YOUR TASK: Give back only the lines in the records below from the one with "Continue the FreeCAD" to the one with "cut(inner, *races(INNER_RACE, INNER_Y), *inner_cuts))", both inclusive, word for word.

DATASET RECORDS:
[Start]
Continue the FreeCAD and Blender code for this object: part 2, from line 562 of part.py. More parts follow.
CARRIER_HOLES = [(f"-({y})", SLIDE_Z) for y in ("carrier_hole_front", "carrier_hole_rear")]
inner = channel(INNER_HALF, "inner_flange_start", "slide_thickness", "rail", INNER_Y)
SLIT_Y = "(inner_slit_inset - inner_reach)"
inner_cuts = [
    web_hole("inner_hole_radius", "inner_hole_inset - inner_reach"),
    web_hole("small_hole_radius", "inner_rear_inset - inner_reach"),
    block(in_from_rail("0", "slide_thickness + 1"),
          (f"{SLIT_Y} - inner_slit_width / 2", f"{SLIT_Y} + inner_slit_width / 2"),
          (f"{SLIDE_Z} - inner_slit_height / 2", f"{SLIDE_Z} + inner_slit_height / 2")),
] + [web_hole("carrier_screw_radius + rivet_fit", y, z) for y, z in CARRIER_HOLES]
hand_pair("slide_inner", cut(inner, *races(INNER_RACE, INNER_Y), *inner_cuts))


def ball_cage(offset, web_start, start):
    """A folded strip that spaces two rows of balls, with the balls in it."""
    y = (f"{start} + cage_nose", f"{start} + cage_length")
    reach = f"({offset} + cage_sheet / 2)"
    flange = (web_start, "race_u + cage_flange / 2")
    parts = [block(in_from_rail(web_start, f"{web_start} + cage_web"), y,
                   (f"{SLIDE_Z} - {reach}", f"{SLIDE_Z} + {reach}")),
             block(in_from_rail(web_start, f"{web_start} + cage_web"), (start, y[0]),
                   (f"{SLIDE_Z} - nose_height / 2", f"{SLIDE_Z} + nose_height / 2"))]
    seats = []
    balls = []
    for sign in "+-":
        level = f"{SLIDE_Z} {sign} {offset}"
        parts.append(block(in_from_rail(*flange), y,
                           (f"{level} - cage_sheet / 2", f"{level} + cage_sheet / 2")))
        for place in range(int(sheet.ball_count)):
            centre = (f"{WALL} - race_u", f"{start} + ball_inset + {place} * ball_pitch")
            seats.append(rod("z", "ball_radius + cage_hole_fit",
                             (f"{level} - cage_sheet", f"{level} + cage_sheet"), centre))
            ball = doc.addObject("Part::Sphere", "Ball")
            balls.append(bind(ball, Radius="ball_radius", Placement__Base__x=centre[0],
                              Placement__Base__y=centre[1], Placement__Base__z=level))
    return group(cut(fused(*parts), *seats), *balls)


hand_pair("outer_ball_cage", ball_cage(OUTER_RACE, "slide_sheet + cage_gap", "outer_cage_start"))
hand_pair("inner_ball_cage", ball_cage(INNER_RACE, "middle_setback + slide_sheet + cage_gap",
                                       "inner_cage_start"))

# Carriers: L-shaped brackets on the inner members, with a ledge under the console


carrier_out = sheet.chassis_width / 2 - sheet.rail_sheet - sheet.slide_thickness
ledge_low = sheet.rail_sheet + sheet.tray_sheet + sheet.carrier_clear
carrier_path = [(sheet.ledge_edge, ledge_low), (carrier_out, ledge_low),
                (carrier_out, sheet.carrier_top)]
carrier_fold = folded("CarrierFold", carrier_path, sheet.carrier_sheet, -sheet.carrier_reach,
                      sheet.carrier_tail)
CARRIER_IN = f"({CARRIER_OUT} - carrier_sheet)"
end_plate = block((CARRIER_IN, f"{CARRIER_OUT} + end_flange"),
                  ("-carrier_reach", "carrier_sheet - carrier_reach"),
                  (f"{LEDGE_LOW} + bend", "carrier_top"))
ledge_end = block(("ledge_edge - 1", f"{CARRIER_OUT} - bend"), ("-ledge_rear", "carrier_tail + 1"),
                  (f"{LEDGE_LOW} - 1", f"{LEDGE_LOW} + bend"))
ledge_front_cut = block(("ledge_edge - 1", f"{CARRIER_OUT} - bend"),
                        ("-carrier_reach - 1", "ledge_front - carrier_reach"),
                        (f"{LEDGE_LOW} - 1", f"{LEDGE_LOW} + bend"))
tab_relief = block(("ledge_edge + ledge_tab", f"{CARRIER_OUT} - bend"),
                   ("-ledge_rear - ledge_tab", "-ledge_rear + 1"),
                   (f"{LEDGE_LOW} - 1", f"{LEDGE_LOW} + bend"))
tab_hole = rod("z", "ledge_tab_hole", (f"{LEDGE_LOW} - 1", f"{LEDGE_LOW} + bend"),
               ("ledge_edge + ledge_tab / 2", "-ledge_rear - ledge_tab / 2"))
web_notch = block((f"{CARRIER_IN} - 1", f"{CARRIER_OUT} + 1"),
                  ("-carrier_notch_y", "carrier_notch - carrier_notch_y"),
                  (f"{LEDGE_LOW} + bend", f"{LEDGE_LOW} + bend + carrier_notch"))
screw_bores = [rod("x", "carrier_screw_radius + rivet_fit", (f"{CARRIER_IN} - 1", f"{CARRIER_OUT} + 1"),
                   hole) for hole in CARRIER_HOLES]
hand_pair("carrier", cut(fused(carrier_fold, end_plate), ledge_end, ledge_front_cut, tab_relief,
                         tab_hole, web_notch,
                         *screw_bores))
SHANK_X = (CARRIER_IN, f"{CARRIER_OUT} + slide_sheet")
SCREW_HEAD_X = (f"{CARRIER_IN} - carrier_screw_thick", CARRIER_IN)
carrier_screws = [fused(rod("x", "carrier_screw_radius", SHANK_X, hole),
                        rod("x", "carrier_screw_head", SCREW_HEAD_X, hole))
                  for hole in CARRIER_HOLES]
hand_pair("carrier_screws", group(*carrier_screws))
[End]
[Start]
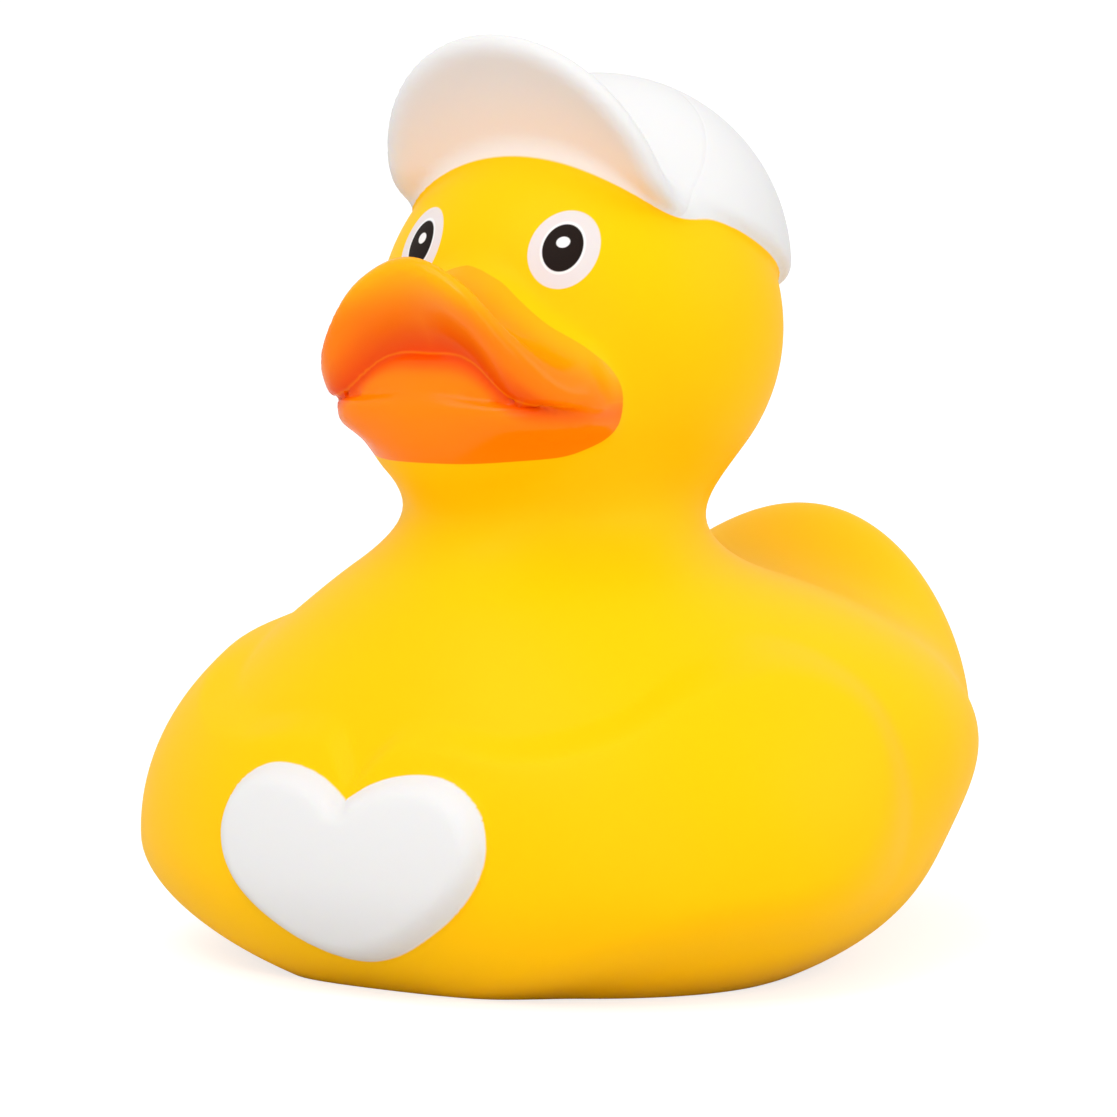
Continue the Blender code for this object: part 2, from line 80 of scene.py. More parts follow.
[End]
ANSWER TO THIS EXERCISE:
Continue the FreeCAD and Blender code for this object: part 2, from line 562 of part.py. More parts follow.
CARRIER_HOLES = [(f"-({y})", SLIDE_Z) for y in ("carrier_hole_front", "carrier_hole_rear")]
inner = channel(INNER_HALF, "inner_flange_start", "slide_thickness", "rail", INNER_Y)
SLIT_Y = "(inner_slit_inset - inner_reach)"
inner_cuts = [
    web_hole("inner_hole_radius", "inner_hole_inset - inner_reach"),
    web_hole("small_hole_radius", "inner_rear_inset - inner_reach"),
    block(in_from_rail("0", "slide_thickness + 1"),
          (f"{SLIT_Y} - inner_slit_width / 2", f"{SLIT_Y} + inner_slit_width / 2"),
          (f"{SLIDE_Z} - inner_slit_height / 2", f"{SLIDE_Z} + inner_slit_height / 2")),
] + [web_hole("carrier_screw_radius + rivet_fit", y, z) for y, z in CARRIER_HOLES]
hand_pair("slide_inner", cut(inner, *races(INNER_RACE, INNER_Y), *inner_cuts))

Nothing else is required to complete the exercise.